— AVAILABLE RECORDS —
--

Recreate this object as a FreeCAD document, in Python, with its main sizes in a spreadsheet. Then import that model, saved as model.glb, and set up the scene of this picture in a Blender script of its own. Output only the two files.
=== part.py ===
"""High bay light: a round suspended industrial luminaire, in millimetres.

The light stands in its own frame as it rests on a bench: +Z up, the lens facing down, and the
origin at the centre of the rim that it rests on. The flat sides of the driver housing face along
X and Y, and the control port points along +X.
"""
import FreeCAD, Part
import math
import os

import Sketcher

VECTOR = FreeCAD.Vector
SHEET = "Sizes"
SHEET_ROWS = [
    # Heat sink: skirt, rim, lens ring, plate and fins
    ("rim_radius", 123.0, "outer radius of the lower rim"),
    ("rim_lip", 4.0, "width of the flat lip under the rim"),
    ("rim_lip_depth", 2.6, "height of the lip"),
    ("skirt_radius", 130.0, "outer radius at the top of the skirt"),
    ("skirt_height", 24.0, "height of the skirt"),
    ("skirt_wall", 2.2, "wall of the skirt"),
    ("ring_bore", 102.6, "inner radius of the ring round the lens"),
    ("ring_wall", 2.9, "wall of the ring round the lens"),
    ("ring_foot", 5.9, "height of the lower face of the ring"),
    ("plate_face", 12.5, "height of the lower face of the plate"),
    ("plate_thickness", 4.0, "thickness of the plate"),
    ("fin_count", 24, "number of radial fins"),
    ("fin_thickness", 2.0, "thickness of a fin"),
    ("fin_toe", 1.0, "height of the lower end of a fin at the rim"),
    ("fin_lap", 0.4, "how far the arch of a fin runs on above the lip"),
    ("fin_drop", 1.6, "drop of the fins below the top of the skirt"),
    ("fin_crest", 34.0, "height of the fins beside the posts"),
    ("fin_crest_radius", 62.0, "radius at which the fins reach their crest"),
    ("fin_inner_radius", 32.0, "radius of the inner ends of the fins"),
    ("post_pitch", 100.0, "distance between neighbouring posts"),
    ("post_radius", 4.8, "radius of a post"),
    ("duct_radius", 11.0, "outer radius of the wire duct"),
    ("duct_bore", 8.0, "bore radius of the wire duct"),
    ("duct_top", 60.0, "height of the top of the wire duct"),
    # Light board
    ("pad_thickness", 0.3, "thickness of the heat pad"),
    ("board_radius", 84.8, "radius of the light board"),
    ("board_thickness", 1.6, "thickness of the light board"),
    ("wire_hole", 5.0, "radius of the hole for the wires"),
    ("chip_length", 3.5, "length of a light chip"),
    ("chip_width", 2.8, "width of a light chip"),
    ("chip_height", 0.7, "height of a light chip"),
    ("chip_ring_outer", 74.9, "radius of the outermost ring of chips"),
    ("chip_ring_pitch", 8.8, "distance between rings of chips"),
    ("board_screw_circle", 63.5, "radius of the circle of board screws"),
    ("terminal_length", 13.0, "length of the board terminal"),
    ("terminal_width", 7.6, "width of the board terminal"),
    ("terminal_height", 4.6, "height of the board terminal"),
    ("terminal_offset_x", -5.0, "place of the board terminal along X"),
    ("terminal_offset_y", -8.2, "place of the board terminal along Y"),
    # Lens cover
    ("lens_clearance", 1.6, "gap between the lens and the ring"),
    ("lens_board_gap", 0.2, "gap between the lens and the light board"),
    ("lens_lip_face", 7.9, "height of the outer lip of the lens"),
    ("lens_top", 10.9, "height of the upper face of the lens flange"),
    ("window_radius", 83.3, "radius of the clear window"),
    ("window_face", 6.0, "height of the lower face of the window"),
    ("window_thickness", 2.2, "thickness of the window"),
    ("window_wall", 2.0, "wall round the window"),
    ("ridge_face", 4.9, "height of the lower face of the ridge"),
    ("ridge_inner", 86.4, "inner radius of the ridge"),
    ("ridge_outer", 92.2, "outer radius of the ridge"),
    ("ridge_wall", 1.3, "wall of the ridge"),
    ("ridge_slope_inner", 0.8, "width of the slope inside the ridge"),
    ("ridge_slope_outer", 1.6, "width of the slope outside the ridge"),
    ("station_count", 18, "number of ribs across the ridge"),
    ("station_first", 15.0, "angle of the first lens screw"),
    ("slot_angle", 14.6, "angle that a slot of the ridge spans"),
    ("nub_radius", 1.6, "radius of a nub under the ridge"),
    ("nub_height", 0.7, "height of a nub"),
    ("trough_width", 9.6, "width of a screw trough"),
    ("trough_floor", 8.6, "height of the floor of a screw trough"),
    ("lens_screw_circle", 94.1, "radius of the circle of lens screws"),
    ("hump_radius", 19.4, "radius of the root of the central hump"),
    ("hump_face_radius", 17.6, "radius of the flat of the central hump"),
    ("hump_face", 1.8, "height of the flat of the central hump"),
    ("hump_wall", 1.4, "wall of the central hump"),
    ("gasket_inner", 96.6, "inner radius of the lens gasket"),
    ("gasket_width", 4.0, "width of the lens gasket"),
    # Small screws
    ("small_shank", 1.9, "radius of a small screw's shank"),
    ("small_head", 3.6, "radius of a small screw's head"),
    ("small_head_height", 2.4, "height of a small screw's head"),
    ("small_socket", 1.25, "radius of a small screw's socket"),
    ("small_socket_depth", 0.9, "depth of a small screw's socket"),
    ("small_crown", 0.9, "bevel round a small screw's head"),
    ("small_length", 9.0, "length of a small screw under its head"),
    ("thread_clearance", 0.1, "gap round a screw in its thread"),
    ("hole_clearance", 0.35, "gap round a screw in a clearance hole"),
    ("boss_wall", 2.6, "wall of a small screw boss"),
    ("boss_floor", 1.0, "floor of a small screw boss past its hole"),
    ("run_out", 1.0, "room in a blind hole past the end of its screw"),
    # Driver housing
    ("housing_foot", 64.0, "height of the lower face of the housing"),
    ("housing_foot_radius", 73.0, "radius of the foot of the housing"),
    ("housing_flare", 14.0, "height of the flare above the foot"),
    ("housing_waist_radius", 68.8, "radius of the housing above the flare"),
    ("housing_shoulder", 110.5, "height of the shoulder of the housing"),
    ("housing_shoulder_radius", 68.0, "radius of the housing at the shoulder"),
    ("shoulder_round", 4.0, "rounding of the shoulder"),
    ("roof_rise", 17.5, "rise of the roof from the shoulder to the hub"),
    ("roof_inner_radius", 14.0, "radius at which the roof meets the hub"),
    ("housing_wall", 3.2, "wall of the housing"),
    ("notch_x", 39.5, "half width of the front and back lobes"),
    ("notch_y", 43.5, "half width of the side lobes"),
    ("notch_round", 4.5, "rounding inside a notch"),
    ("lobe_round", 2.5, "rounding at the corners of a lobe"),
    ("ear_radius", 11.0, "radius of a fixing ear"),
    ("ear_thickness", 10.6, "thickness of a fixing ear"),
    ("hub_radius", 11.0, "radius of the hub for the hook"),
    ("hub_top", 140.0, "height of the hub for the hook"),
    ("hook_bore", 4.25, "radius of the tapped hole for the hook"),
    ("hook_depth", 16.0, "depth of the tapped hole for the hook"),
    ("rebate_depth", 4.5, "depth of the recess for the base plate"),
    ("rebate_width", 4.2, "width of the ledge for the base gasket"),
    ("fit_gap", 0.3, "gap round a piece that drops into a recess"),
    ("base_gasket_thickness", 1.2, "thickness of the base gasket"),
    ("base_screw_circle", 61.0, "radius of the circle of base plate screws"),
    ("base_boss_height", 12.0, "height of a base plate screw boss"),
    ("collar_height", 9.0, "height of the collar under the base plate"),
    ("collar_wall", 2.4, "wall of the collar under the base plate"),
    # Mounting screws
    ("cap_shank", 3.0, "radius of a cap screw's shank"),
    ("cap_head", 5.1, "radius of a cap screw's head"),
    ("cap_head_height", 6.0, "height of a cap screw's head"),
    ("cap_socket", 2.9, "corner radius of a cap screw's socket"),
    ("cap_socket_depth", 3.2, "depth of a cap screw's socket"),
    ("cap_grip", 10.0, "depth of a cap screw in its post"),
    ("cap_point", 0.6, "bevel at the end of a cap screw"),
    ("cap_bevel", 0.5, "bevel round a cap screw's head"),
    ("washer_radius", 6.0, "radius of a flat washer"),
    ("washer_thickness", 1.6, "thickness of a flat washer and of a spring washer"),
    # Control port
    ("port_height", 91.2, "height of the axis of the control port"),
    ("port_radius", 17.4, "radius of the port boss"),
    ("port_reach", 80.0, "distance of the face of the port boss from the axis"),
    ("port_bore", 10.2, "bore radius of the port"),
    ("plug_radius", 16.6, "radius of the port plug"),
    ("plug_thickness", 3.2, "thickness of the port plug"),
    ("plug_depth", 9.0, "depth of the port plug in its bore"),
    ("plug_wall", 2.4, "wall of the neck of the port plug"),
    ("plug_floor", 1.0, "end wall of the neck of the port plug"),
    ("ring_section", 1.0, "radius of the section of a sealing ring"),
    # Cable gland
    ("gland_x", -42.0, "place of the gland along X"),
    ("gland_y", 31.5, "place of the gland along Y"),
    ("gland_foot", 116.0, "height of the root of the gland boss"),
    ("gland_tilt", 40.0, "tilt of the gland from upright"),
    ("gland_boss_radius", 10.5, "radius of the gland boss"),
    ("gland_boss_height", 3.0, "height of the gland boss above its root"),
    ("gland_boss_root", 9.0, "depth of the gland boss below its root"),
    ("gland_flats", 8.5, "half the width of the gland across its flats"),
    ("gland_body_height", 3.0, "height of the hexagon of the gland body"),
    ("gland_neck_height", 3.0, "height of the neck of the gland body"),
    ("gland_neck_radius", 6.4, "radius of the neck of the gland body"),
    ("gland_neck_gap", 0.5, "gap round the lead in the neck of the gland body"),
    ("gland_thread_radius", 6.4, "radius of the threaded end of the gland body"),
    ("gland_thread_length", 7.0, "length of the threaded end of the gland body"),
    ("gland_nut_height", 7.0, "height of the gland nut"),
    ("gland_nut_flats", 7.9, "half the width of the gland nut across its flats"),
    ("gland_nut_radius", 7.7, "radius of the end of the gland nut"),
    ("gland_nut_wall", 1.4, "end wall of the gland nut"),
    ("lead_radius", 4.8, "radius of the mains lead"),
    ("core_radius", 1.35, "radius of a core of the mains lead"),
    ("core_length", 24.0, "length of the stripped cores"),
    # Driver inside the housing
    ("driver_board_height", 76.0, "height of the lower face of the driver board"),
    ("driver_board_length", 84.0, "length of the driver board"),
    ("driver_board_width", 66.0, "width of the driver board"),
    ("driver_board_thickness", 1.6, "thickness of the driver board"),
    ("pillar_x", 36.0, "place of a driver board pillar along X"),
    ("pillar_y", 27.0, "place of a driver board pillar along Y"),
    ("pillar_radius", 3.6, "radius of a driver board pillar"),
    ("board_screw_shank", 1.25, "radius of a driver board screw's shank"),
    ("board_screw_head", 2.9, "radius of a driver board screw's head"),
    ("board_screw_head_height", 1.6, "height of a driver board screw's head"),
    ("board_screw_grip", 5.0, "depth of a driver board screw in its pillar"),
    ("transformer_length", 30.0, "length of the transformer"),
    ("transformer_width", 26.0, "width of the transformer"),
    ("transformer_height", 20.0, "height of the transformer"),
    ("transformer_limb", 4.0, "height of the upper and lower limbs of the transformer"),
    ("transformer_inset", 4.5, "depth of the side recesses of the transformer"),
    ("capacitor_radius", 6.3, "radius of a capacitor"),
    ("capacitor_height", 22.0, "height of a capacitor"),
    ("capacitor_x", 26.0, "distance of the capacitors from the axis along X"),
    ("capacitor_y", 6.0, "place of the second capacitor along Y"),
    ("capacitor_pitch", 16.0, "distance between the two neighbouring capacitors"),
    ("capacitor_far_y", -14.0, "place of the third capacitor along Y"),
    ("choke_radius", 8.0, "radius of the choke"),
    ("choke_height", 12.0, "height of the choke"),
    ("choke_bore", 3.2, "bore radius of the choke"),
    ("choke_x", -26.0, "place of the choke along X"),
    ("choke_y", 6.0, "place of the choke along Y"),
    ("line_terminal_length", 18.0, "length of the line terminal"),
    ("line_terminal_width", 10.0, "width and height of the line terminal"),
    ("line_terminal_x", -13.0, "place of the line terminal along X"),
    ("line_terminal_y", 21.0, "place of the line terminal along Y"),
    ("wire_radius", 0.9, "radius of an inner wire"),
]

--

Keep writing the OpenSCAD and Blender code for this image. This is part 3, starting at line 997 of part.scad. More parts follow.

--

— WHAT YOU ARE ASKED TO DO —
Starting at the line that contains "Recreate this object" and ending at the line that contains "import Sketcher", repeat each line exactly, both ends included, and nothing else.

— OUTPUT OF THE EXERCISE —
Recreate this object as a FreeCAD document, in Python, with its main sizes in a spreadsheet. Then import that model, saved as model.glb, and set up the scene of this picture in a Blender script of its own. Output only the two files.
=== part.py ===
"""High bay light: a round suspended industrial luminaire, in millimetres.

The light stands in its own frame as it rests on a bench: +Z up, the lens facing down, and the
origin at the centre of the rim that it rests on. The flat sides of the driver housing face along
X and Y, and the control port points along +X.
"""
import FreeCAD, Part
import math
import os

import Sketcher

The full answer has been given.